*Written request*:
Records follow. Copy every line with "object".

** Begin Data supplied **

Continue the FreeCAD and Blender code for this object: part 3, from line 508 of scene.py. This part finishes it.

** End Data supplied **
** Begin Data supplied **

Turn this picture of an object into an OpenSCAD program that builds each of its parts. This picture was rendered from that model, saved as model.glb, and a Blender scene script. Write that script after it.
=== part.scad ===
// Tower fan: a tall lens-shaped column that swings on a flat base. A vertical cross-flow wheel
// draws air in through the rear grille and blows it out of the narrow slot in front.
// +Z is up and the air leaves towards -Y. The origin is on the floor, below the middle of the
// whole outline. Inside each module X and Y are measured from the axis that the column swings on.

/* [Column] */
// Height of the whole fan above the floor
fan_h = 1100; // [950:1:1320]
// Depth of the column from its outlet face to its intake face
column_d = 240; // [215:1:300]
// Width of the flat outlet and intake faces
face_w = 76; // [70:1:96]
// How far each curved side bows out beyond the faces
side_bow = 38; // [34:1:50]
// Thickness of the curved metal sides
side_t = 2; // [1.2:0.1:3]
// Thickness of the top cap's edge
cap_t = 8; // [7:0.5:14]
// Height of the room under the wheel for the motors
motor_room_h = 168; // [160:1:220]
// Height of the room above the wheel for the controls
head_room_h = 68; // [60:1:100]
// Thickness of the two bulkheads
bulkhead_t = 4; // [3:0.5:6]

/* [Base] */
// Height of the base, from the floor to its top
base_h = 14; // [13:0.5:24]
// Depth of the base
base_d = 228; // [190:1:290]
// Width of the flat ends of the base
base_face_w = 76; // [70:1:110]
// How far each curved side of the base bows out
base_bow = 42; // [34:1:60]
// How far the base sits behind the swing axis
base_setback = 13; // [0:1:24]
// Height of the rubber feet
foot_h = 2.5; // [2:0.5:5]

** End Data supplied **

*The output*:
Continue the FreeCAD and Blender code for this object: part 3, from line 508 of scene.py. This part finishes it.
Turn this picture of an object into an OpenSCAD program that builds each of its parts. This picture was rendered from that model, saved as model.glb, and a Blender scene script. Write that script after it.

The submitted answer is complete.